Впрочем, и во всех других деяниях этих городов просматривается в конечном счете движущая пружина меркантильности. Таково, к примеру, объяснение причин войны Венеции с Византийской империей в XIII в., закончившейся завоеванием Византии. К этому же следует отнести и контроль за малоазиатско-европейской и русской транзитной торговлей.
Византия была воротами в Индию, откуда поступали столь высоко ценимые в тогдашней Европе шелка и пряности. (Еще со времен древнего Рима товары эти доставлялись по караванным тропам, а не морским путем. Это и являлось причиной того, что в Европе никогда не видели индийских судов.)

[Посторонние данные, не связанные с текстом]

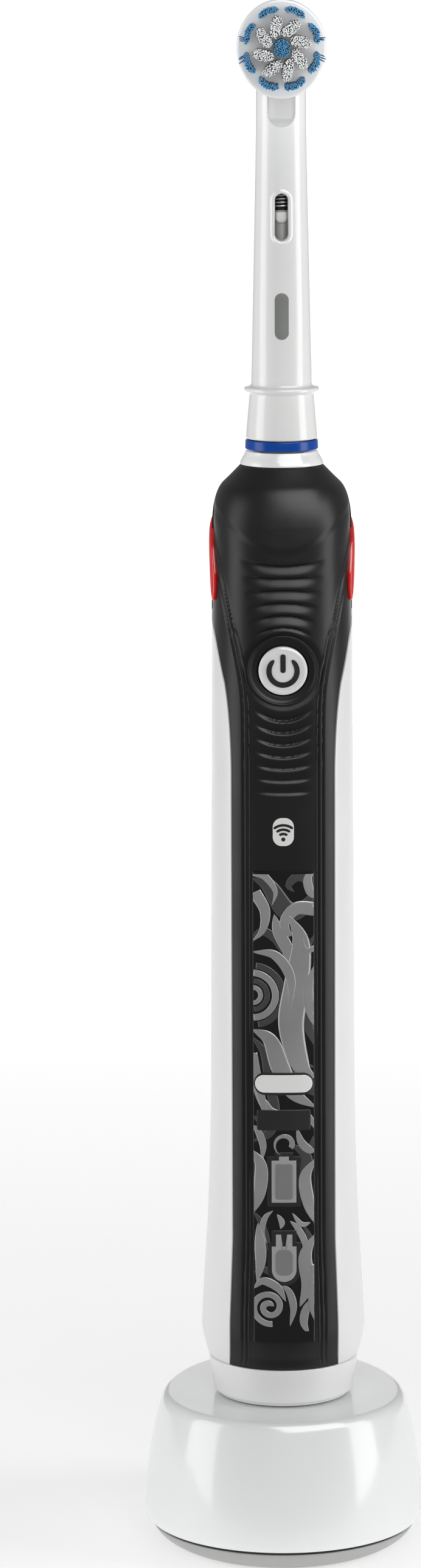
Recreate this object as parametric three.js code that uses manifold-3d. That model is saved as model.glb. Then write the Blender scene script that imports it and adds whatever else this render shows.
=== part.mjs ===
// An electric toothbrush standing on its induction charger.
// Millimetres, +Z up, the brush faces -Y. The origin is under the middle of the charger's box.
// The toothbrush group stands on the charger's top face, and the brush head group on the handle's neck.

import * as THREE from "three";
import { mergeVertices } from "three/addons/utils/BufferGeometryUtils.js";
import Module from "manifold-3d";

const wasm = await Module();
wasm.setup();

// ---------- driving dimensions ----------
const GAP = 0.3; // between pieces that touch
const SNUG = 0.12; // round an inlay in its pocket
const ROUND = 24; // sides of a large round piece
const SMALL_ROUND = 12; // sides of a small one
const CURVE_STEPS = 3; // steps in each curved stretch of an outline

// charger
const CHARGER_R = 24.35; // half its width, and its reach forward of the post
const CHARGER_REAR = 1.29; // how much longer its back half is than its front half
const CHARGER_TOP = 26.7;
const CHARGER_SEAM = 4.2; // height of the joint between housing and base plate
const CHARGER_WALL = 1.9;
const POST_R = 3.6;
const POST_TOP = 40;
const GLAND_Z = 10.2;
const GLAND_END = CHARGER_R * CHARGER_REAR + 1.6;

// handle, heights from its own foot
const HANDLE_GAP = 0.3; // from the charger's top face
const CAP_TOP = 6.8;
const BODY_FOOT = 6.95;
const BODY_TOP = 163.6;
const COVER = 0.9; // thickness of the soft cover
const COVER_BED = 1.15; // depth of the bed it lies in
const FRONT_DEPTH = 1.04; // the front is deeper than half the width by this
const FRONT_SQUARE = 0.5; // and squarer than a circle by this exponent
const PANEL_HALF = 5.35; // decorated strip
const PANEL_LOW = 12.2;
const PANEL_HIGH = 95;
const PANEL_DEEP = 0.4;
const LENS_DEEP = 2;
const BUTTON_H = 129.7;
const BUTTON_R = 4.18;
const BEZEL_R = 6;
const SHAFT_R = 1.5;
const SHAFT_LOW = 118.2;
const SHAFT_TOP = 186;

// gear train
const MODULE = 0.3;
const PINION_TEETH = 8;
const GEAR_TEETH = 24;
const GEAR_Y = (MODULE * (PINION_TEETH + GEAR_TEETH)) / 2;
const CRANK_R = 2.1;
const GEAR_LOW = 113.6;
const GEAR_FACE = 2.6;

// brush head, heights from its own foot
const HEAD_FOOT = 166.3; // above the handle's foot
const STEM_LOW = 1.75;
const FLANGE_LOW = 9.6;
const FLANGE_TOP = 10.7;
const STEM_BORE = 2.9;
const SOCKET_TOP = 21; // top of the rod's socket for the shaft
const DISC_H = 68.3; // height of the disc's axle
const DISC_HALF_W = 7.53;
const DISC_HALF_H = 8.02;
const DISC_LOW_H = 8.67; // reach of the disc under its axle
const DISC_BACK = 5.2; // forward of the stem's axis
const DISC_FRONT = 7.5;
const HUB_R = 2.05;
const AXLE_R = 0.75;
const DRIVE_DROP = 2.7; // the drive ball is this far under the disc's axle
const DRIVE_REACH = 2.4; // and this far forward of the rod's axis
const SLOT_HALF = 2.33;
const TUFT_TALL = 8;
const TUFTS = 8; // in each of the two rings

// ---------- solids ----------
function solid(geometry) {
  const bare = geometry.clone();
  for (const name of ["normal", "uv"]) bare.deleteAttribute(name);
  const merged = mergeVertices(bare, 1e-4);
  const index = merged.index.array;
  const kept = [];
  for (let i = 0; i < index.length; i += 3) {
    const [a, b, c] = [index[i], index[i + 1], index[i + 2]];
    if (a !== b && b !== c && c !== a) kept.push(a, b, c);
  }
  const vertProperties = new Float32Array(merged.attributes.position.array);
  const build = (triVerts) => new wasm.Manifold(new wasm.Mesh({ numProp: 3, vertProperties, triVerts }));
  const made = build(new Uint32Array(kept));
  return made.volume() > 0 ? made : build(new Uint32Array(kept.reverse()));
}

function geometryOf(made) {
  const mesh = made.getMesh();
  const positions = new Float32Array(mesh.numVert * 3);
  for (let i = 0; i < mesh.numVert; i++) {
    positions.set(mesh.vertProperties.subarray(i * mesh.numProp, i * mesh.numProp + 3), i * 3);
  }
  const geometry = new THREE.BufferGeometry();
  geometry.setAttribute("position", new THREE.BufferAttribute(positions, 3));
  geometry.setIndex(new THREE.BufferAttribute(mesh.triVerts, 1));
  geometry.computeVertexNormals();
  return geometry;
}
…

Когда в XV в. торговля с Индией была пресечена турками, феодальные державы, расположенные на побережье Атлантики, попытались использовать создавшееся положение в своих финансовых интересах, отыскивая новые морские пути в «страну обетованную». Лишившиеся работы капитаны из некогда могущественных, а ныне сдавленных турецкой блокадой Венеции и Генуи вынуждены были предлагать свои услуги западноевропейским владетельным домам. Так было положено начало плаваниям первооткрывателей, главная цель которых состояла в попытке соединить разорванные торговые связи между Европой и Индией. (Колумб, например, был безработным капитаном из Генуи.)
После великих географических открытий корабли получили возможность идти новыми путями, а центр тяжести морской торговли переместился на берега Атлантики. Безжалостная река времени унесла в прошлое былую торговую славу Средиземного моря. Столь же печальная участь ожидала и другое внутреннее море, Балтийское, с его ганзейскими городами.